Now I like using Lush products for a variety of reasons:

  1. Lush uses all natural ingredients in their products which is great for someone who like me, is allergic to almost every synthetic skin care product on the market.
  2. They support many good causes, from their stance against animal testing to their charity pot hand and body cream, which donates 100% of the money made by it to the small charities that they advertise.
  3. Finally and most importantly for this blog, they use minimal, entirely recycled and recyclable containers for all of their products.

To go into more detail, Lush advocate for the recycling of their product packaging by giving you the incentive of returning 5 clean pots to them for a free face mask. Their soaps, massage bars, shampoo and conditioner bars are all wrapped in recyclable paper and can be kept in reusable metal tins. Due to their use of natural products their exfoliants do not include the plastic micro-beads that are polluting our oceans and killing our marine life.

 

Lush gives you an incentive to recycle

A well used set of shampoo and conditioner tins

 

 

 

 

 

 

 

I have also found that whilst on the surface Lush products may just seem like a middle-class white girls dream (and on some levels they are), they are in-fact quite cheap whilst still being well made. I can prove this with some comparisons of my main Lush products and their supermarket comparisons.

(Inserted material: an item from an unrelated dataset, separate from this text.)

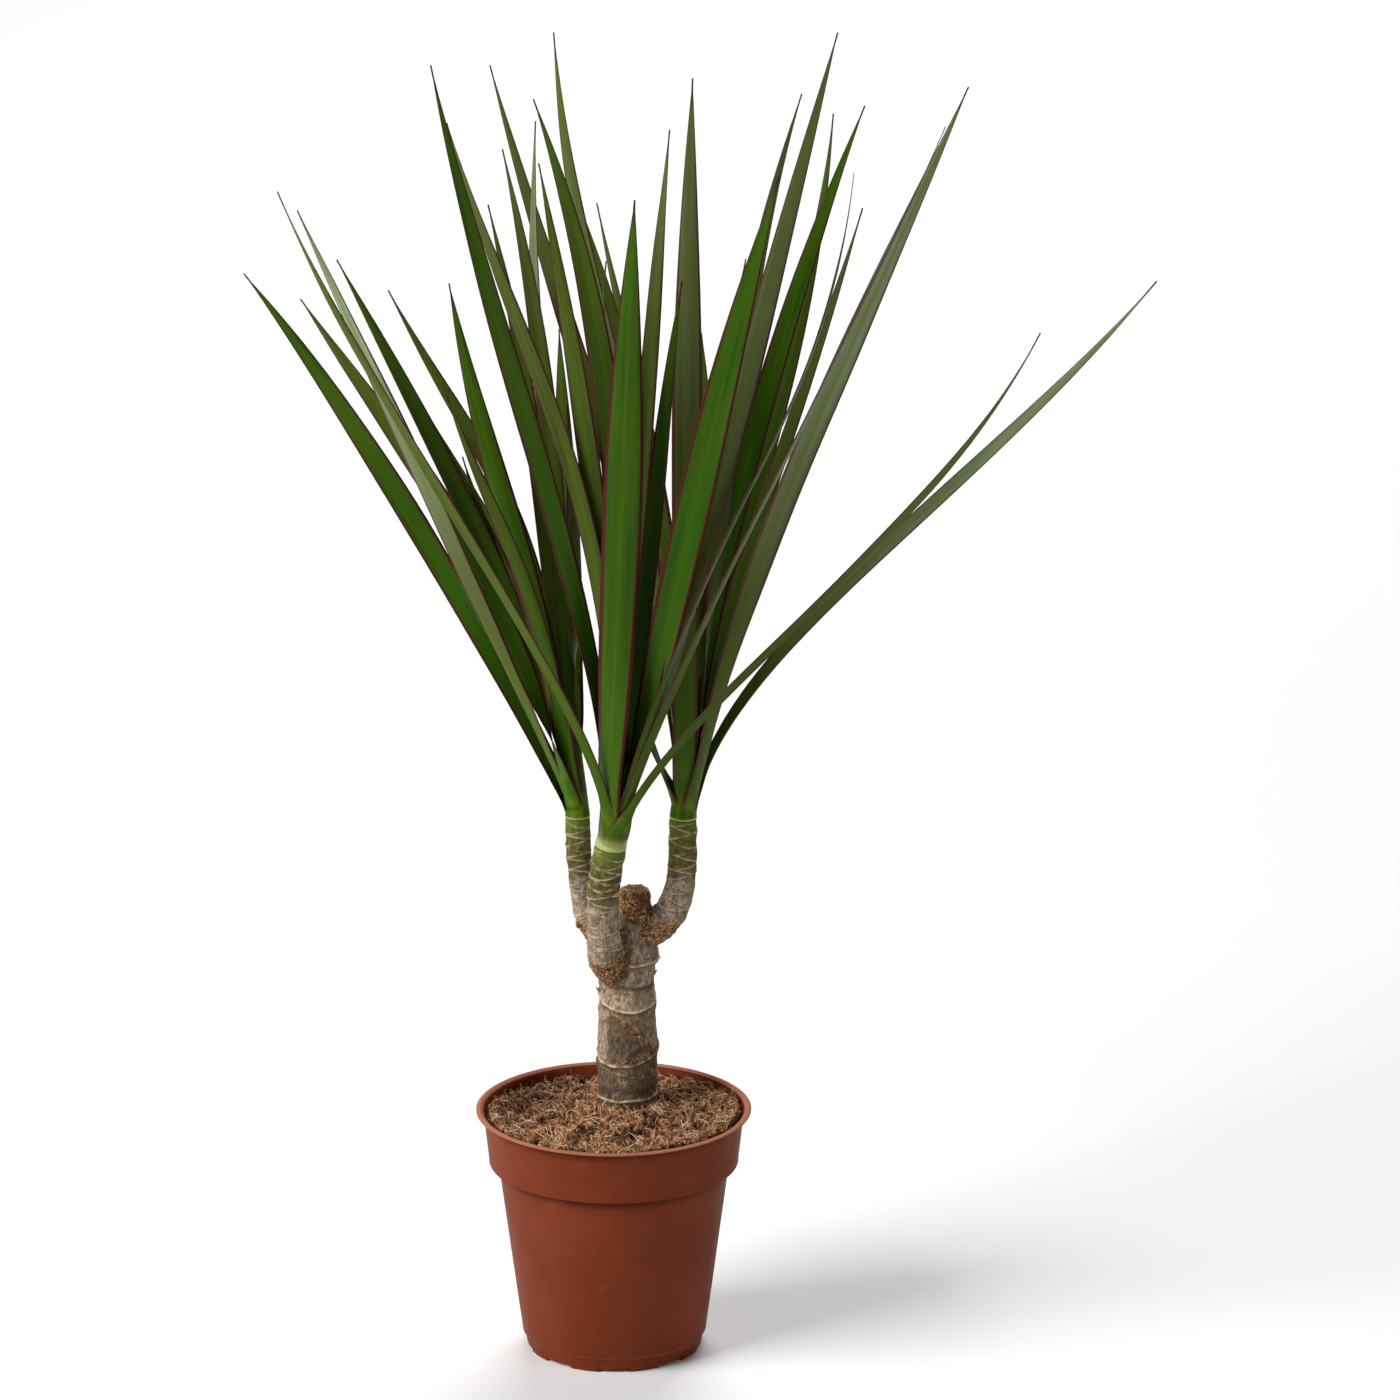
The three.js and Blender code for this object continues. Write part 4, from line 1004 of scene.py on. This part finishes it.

The shampoo and conditioner bars that I use, ‘Honey I washed my hair’ and ‘Big’, cost £6.50 a piece. Which may seem expensive but when you consider that fact that they both last me around 2-3 months they are actually cheaper than their liquid substitutes. An average bottle of liquid shampoos or conditioner costs around £2.50 and lasts me 2 weeks at the most, this comes to £15 per product every 3 months opposed to £13 for both products every 3 months.

The face cleanser I use, “Let the good times roll’ costs £7.50 for a 100g pot and once again lasts me around 3 months. The other daily skin cleaning products that I have used cost around the same but only last about 2 months.

A tiny pot of the charity hand and body moisturiser lasts me nearly 5 months and costs £3.75 which by all accounts is much cheaper than most moisturisers of the same quality on the market. And it has the added benefit of improving the lives of others through donations.

Whilst I do hesitate to push companies or consumerism in general I do believe in critical shopping, as well as focusing on sustainable and environmentally friendly products. Lush as a company comes up trumps on all accounts.